## What to work on
Quote verbatim every line from the line containing "Reconstruct the object" to the line containing "const FLANGE_GAP = 0.2;", inclusive of both, and no other line.

[Records with modeling code]
■ ■ ■
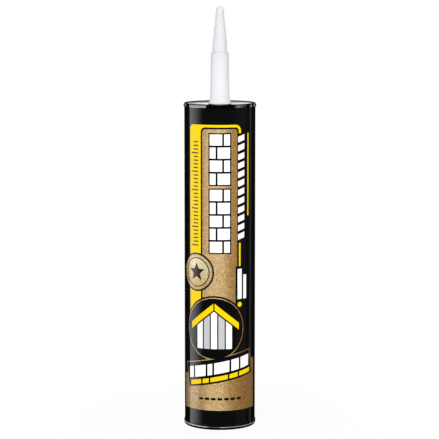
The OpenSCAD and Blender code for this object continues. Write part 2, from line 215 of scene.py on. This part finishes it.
def finish(name, varied, **constants):
    """A material. varied takes the place on the object, in millimetres, and gives what changes
    over the surface; the constants go on the shader's own sockets."""
    made = bpy.data.materials.new(name)
    made.use_nodes = True
    tree = made.node_tree
    shader = tree.nodes["Principled BSDF"]
    for socket, value in constants.items():
        shader.inputs[socket.replace("_", " ")].default_value = value
    spot = tree.nodes.new("ShaderNodeTexCoord")
    place = Wire(tree, spot.outputs["Object"]).node(
        "ShaderNodeVectorMath",
        {"operation": "SCALE"},
        {0: Wire(tree, spot.outputs["Object"]), "Scale": 1000.0},
    )
    for socket, wire in varied(place).items():
        tree.links.new(wire.socket, shader.inputs[socket])
    return made


def round_axis(place):
    """The angle round the axis from the front, in degrees, and the radius and height."""
    x, y, z = place.axes()
    angle = x.maths("ARCTAN2", 0.0 - y) * (180 / math.pi)
    radius = (x * x + y * y).root()
    return angle, radius, z


ply_pitch = 58


def kraft(place):
    angle, radius, z = round_axis(place)
    ply = (z / ply_pitch + angle / 360).fraction()
    seam = abs(ply - 0.5).ease(0.488, 0.5)
    layers = (radius * 23).sine() * 0.5 + 0.5
    on_edge = z.ease(0.1, 0.5, 1.0, 0.0)
    fibres = place.stretched(1, 1, 0.25).noise(2.2, 4.0, 0.6)
    flecks = place.noise(5.5, 2.0).ease(0.66, 0.74)
    tone = fibres.ease(0.3, 0.7).blend(tint("#75614a"), tint("#9a8263"))
    tone = (seam * 0.6 + flecks * 0.25).blend(tone, tint("#5b4934"))
    tone = (on_edge * layers * 0.5).blend(tone, tint("#c3b295"))
    return {
        "Base Color": tone,
        "Roughness": fibres.ease(0.2, 0.8, 0.72, 0.86),
        "Normal": (fibres * 0.06 - seam * 0.12 + on_edge * layers * 0.05).relief(1.0),
    }


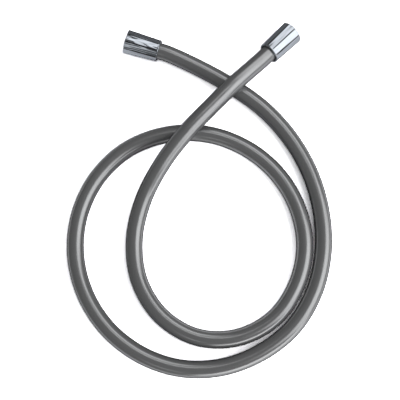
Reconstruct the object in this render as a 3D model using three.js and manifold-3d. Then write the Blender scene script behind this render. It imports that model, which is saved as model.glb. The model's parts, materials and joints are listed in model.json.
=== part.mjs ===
// Shower hose: a smooth PVC hose lying in loose loops on a table, with a tapered swivel nut at each end.
// Millimetres, +Z up, the table is z = 0 and the origin is under the middle of the lying hose.
import * as THREE from 'three';
import { mergeVertices } from 'three/addons/utils/BufferGeometryUtils.js';
import Module from 'manifold-3d';

const wasm = await Module();
wasm.setup();

// Hose
const HOSE_OD = 16;
const HOSE_BORE = 9.2;
const HOSE_SIDES = 12;
const HOSE_STEPS = 74;
const NECK_OD = 15; // the hose end, squeezed under its ferrule
const CROSSING_GAP = 0.4; // between a strand and the strand that lies on it

// Clearances
const SEAT_GAP = 0.3; // between pieces that seat on each other, along the axis
const SLEEVE_GAP = 0.3; // between ferrule and hose, and between barbs and hose, on the radius
const SWIVEL_GAP = 0.35; // between the nut's bore and what it turns on, on the radius
const FLANGE_GAP = 0.2; // between the thread bore and the pieces inside it, on the radius

// Swivel nut, for a G1/2 thread
const NUT_LENGTH = 33;
const NUT_MOUTH_D = 24;
const NUT_REAR_D = 21.2;
const NUT_FLATS = 10;
const FLAT_DEPTH_MOUTH = 0.45; // how far the flats cut in from the cone
const FLAT_DEPTH_REAR = 0.3;
const THREAD_BORE_D = 18.63; // minor diameter of the thread
const THREAD_DEPTH = 13.5; // from the mouth to the shoulder
const LEAD_IN = 0.8; // chamfer at the start of the thread
const MOUTH_EDGE = 0.5;
const COLLAR_LENGTH = 1.6; // round lip behind the flats
const COLLAR_ROUND = 0.7;
const GROOVE_DEPTH = 0.4; // fine groove between neighbouring flats
const GROOVE_START = 1.2; // from the mouth
const REAR_HOLE_D = 17.7;
const REAR_HOLE_LENGTH = 2;

// Hose tail, the flanged and barbed insert in the hose end
const FLANGE_LENGTH = 1.6;
const TAIL_BORE = 6;
const TAIL_LENGTH = 18;
const BARB_COUNT = 4;
const BARB_DEPTH = 0.45;
const BARB_PITCH = 4;

// Crimped ferrule over the hose end
const FERRULE_LENGTH = 15;
const FERRULE_WALL = 0.45;
const CRIMP_COUNT = 3;
const CRIMP_DEPTH = 0.2;
const CRIMP_WIDTH = 1.6;

// Sealing washer
const WASHER_THICKNESS = 2;
const WASHER_BORE = 11;

// Where the hose ends lie on the table, which way their mouths point, and the roll of each nut
const OUTLET_END = { x: -57.5, y: 146.2, heading: 163.4, roll: 0 };
const HANDSET_END = { x: 79, y: 149.5, heading: 45.6, roll: -8.4 };
const HANDSET_PITCH = 10; // the handset end comes down from the crossing onto the edge of its nut
const STRAIGHT_RUN = 8; // of hose behind each nut

// The hose's route between its ends, chosen by hand: x, y, and how far it is lifted, in strands
const ROUTE = [
  [-2.3, 125.2, 0.035], [30, 106.7, 0.005], [60.5, 84.1, 0], [85.3, 55.5, 0], [103.4, 22, 0],
  [113.2, -14.7, 0], [114.2, -52.5, 0], [105, -89.4, 0], [84.9, -121.5, 0], [55.2, -144.2, 0],
  [19.7, -157.2, 0], [-18.1, -157.9, 0], [-53.8, -145.7, 0], [-83.9, -122.6, 0], [-104.8, -91.2, 0],
  [-114.5, -54.6, 0], [-111.4, -16.9, 0], [-95.5, 17.6, 0], [-68.3, 44.2, 0], [-33.2, 58.3, 0],
  [5, 59.4, 0], [41, 47.1, 0], [70.7, 23.3, 0], [90.3, -9.2, 0], [97.3, -46.4, 0],
  [89.1, -83, 0], [67.4, -113.8, 0], [33.5, -130.9, 0], [-3.1, -130.1, 0], [-35.4, -110.9, 0],
  [-55.4, -79.1, 0.005], [-60.3, -41.6, 0.06], [-52.2, -4.9, 0.29], [-34.7, 27.9, 0.74], [-11.5, 57.9, 1],
  [14.6, 85.4, 1.05], [30.1, 101.2, 1.045],
];

const STEEL_GREY = { color: 0x5c5e60, roughness: 0.35, metalness: 0.6 };
const CHROME = { color: 0xd4d8dc, roughness: 0.08, metalness: 1 };
const BRASS = { color: 0xb8965a, roughness: 0.35, metalness: 1 };
const STAINLESS = { color: 0xa9abad, roughness: 0.3, metalness: 1 };
const RUBBER = { color: 0x1c1c1d, roughness: 0.85, metalness: 0 };

const hoseRadius = HOSE_OD / 2;
const neckRadius = NECK_OD / 2;
const boreRadius = HOSE_BORE / 2;
const ferruleInner = neckRadius + SLEEVE_GAP;
const ferruleOuter = ferruleInner + FERRULE_WALL;
const neckLength = FERRULE_LENGTH + SEAT_GAP;
const threadRadius = THREAD_BORE_D / 2;
const flangeRadius = threadRadius - FLANGE_GAP;
const swivelRadius = ferruleOuter + SWIVEL_GAP;
const rearHoleRadius = REAR_HOLE_D / 2;
const mouthRadius = NUT_MOUTH_D / 2;
const rearRadius = NUT_REAR_D / 2;
const mouthApothem = mouthRadius - FLAT_DEPTH_MOUTH;
const rearApothem = rearRadius - FLAT_DEPTH_REAR;
// Along each end's own axis, 0 is the cut end of the hose and +Y points out of the nut's mouth
const mouthY = THREAD_DEPTH;
const rearY = THREAD_DEPTH - NUT_LENGTH;
const collarY = rearY + COLLAR_LENGTH;
const edgeY = mouthY - MOUTH_EDGE;
const edgeApothem = mouthApothem - (mouthApothem - rearApothem) * (MOUTH_EDGE / NUT_LENGTH);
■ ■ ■
## Result of the task
Reconstruct the object in this render as a 3D model using three.js and manifold-3d. Then write the Blender scene script behind this render. It imports that model, which is saved as model.glb. The model's parts, materials and joints are listed in model.json.
=== part.mjs ===
// Shower hose: a smooth PVC hose lying in loose loops on a table, with a tapered swivel nut at each end.
// Millimetres, +Z up, the table is z = 0 and the origin is under the middle of the lying hose.
import * as THREE from 'three';
import { mergeVertices } from 'three/addons/utils/BufferGeometryUtils.js';
import Module from 'manifold-3d';

const wasm = await Module();
wasm.setup();

// Hose
const HOSE_OD = 16;
const HOSE_BORE = 9.2;
const HOSE_SIDES = 12;
const HOSE_STEPS = 74;
const NECK_OD = 15; // the hose end, squeezed under its ferrule
const CROSSING_GAP = 0.4; // between a strand and the strand that lies on it

// Clearances
const SEAT_GAP = 0.3; // between pieces that seat on each other, along the axis
const SLEEVE_GAP = 0.3; // between ferrule and hose, and between barbs and hose, on the radius
const SWIVEL_GAP = 0.35; // between the nut's bore and what it turns on, on the radius
const FLANGE_GAP = 0.2; // between the thread bore and the pieces inside it, on the radius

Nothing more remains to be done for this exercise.